In 2007, he worked with Brisbane band Small Mercies. Stuart co-wrote their ARIA-nominated single "Innocent" (which was featured in the TV show Prison Break), and follow up single, "Sorry", and helped the band secure a record deal with Sony Music. Stuart has multiple writing credits on the Small Mercies album, Beautiful Hum.

Stuart has also worked on music for numerous theme parks, including Universal Studios Singapore and Universal Studios Japan. He was the musical director for the Universal Studios Singapore show celebrating the 50th Anniversary of Sesame Street in 2018. He also worked on Halloween Horror Nights. Stuart created the music for various realms at SeaWorld, Abu Dhabi.

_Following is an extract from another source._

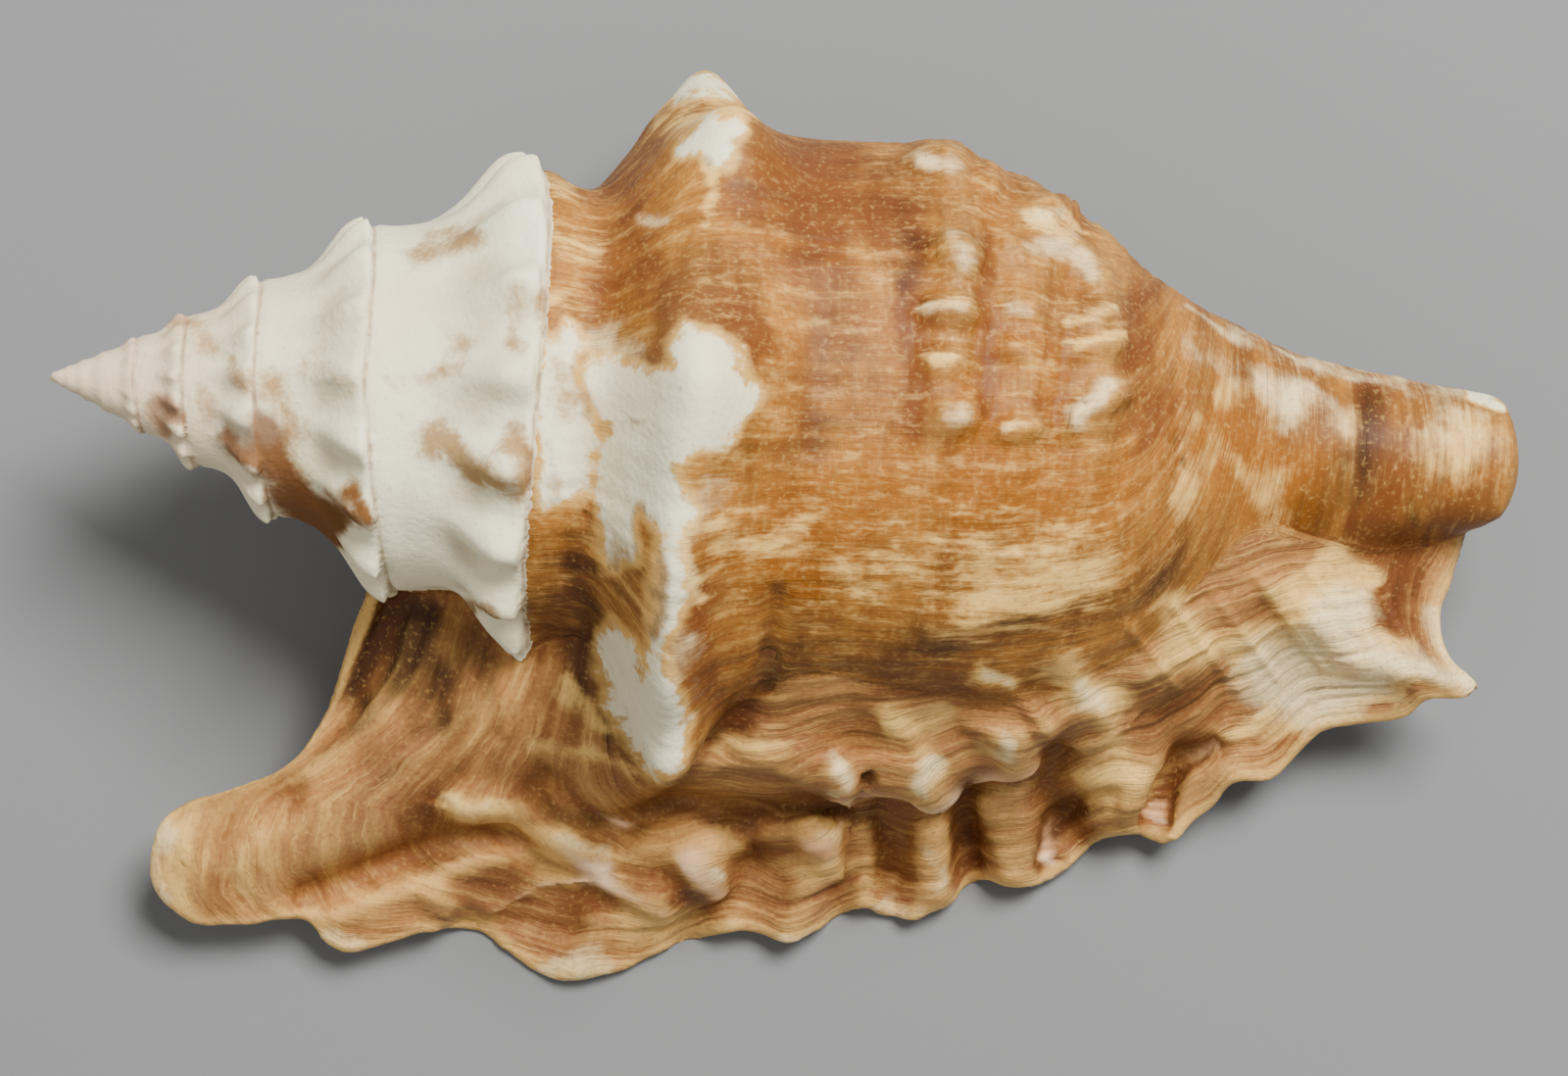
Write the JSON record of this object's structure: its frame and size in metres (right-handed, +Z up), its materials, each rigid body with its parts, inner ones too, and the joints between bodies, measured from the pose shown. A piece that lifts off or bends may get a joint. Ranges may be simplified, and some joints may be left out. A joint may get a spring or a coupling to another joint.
{
  "type": "conch shell",
  "caption": "Spired conch shell with a knobbed shoulder, beaded cords and a wide folded lip, lying on its aperture; the hollow opens on the underside.",
  "frame": {"origin": "middle of the foot of the shell's box, on the surface it lies on", "axes": "+X from the apex towards the canal, +Y away from the flared lip, +Z up through the back"},
  "size_m": [0.1382, 0.0892, 0.0574],
  "materials": {
    "shell": "worn lime-white spire and knobs, warm brown and cream streaks on the last whorl and the lip, low gloss"
  },
  "bodies": {
    "root": {"shell": "shell"}
  },
  "joints": []
}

Music produced by Stuart has been featured in shows such as The Voice, The Block, Gossip Girl, Packed to the Rafters, Bondi Rescue, NCIS, Rock of Ages, The Giver, My Kitchen Rules, 800 Words, Married to Rock, a Subway ad campaign, a Tourism NZ ad campaign, Keeping Up With the Kardashians, Offspring, Bad Girls Club, Teen Mom, Extreme Clutter and American Pickers.

==Other activities==
Stuart is active as an audio engineering educator, and has given lectures at Queensland University of Technology, School of Audio Engineering and Music Industry College, Brisbane. In 2015, he was a panelist on the "Producer Panel" at the annual BigSound conference. He is accredited as an iTunes mastering engineer, and has been interviewed in Audio Technology Magazine. He has also been featured in a YouTube series featuring pro users of audio software, Cubase.

Stuart is an accomplished guitarist and keyboard player, and plays all instruments on many of the songs he produces.

==Accolades==
Stuart was nominated for ARIA producer of the year in 2014. Sheppard were also nominated for six ARIA Awards at the 2014 ARIA Awards, including album of the year. The band won best group in the same year.